++++ DATASET EXTRACT

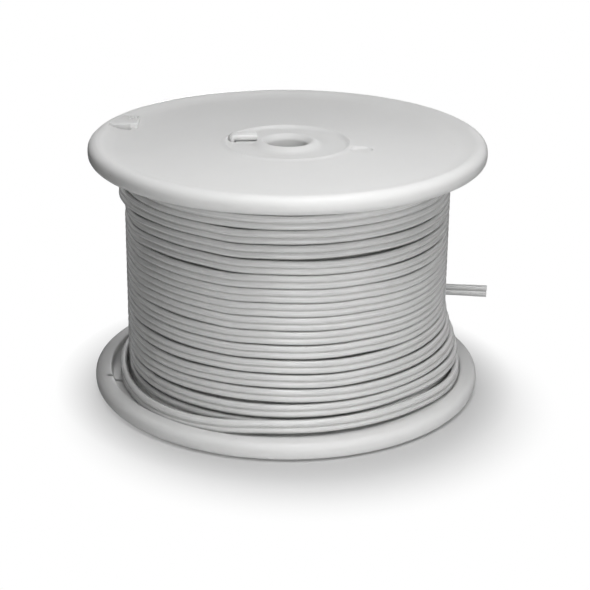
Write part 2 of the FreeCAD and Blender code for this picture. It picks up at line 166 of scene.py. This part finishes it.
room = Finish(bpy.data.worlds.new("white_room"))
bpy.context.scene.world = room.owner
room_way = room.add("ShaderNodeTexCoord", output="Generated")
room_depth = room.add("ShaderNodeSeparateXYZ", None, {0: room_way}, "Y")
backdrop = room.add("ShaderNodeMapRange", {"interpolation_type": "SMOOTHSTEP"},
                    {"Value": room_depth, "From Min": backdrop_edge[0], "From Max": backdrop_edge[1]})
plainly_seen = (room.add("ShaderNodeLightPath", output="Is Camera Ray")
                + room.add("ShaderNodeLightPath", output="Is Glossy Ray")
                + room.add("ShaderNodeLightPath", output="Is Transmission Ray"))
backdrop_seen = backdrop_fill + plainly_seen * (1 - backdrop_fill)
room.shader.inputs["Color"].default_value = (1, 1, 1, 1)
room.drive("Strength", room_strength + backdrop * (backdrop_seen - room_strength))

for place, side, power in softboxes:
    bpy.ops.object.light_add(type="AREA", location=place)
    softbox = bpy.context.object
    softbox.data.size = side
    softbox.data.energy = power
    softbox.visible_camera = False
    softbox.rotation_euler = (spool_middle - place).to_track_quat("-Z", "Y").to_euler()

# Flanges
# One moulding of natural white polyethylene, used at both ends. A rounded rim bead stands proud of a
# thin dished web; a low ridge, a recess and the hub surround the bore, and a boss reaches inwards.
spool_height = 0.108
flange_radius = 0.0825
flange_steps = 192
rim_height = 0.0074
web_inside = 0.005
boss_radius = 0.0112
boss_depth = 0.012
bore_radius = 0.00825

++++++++

Repeat the material above in full, keeping every word.

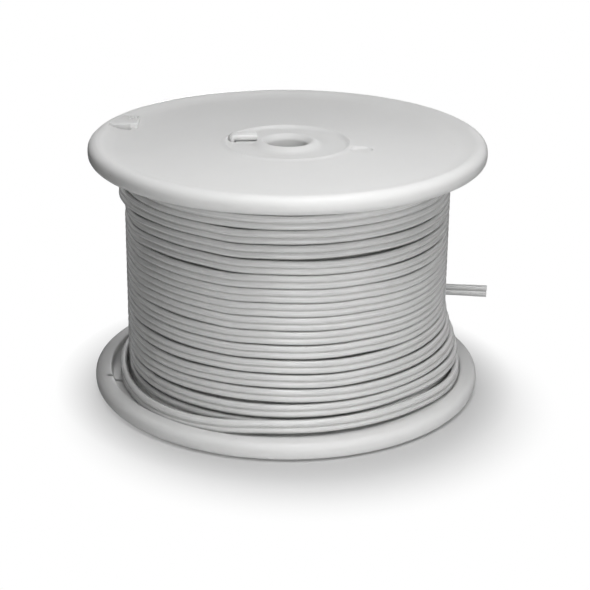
Write part 2 of the FreeCAD and Blender code for this picture. It picks up at line 166 of scene.py. This part finishes it.
room = Finish(bpy.data.worlds.new("white_room"))
bpy.context.scene.world = room.owner
room_way = room.add("ShaderNodeTexCoord", output="Generated")
room_depth = room.add("ShaderNodeSeparateXYZ", None, {0: room_way}, "Y")
backdrop = room.add("ShaderNodeMapRange", {"interpolation_type": "SMOOTHSTEP"},
                    {"Value": room_depth, "From Min": backdrop_edge[0], "From Max": backdrop_edge[1]})
plainly_seen = (room.add("ShaderNodeLightPath", output="Is Camera Ray")
                + room.add("ShaderNodeLightPath", output="Is Glossy Ray")
                + room.add("ShaderNodeLightPath", output="Is Transmission Ray"))
backdrop_seen = backdrop_fill + plainly_seen * (1 - backdrop_fill)
room.shader.inputs["Color"].default_value = (1, 1, 1, 1)
room.drive("Strength", room_strength + backdrop * (backdrop_seen - room_strength))

for place, side, power in softboxes:
    bpy.ops.object.light_add(type="AREA", location=place)
    softbox = bpy.context.object
    softbox.data.size = side
    softbox.data.energy = power
    softbox.visible_camera = False
    softbox.rotation_euler = (spool_middle - place).to_track_quat("-Z", "Y").to_euler()

# Flanges
# One moulding of natural white polyethylene, used at both ends. A rounded rim bead stands proud of a
# thin dished web; a low ridge, a recess and the hub surround the bore, and a boss reaches inwards.
spool_height = 0.108
flange_radius = 0.0825
flange_steps = 192
rim_height = 0.0074
web_inside = 0.005
boss_radius = 0.0112
boss_depth = 0.012
bore_radius = 0.00825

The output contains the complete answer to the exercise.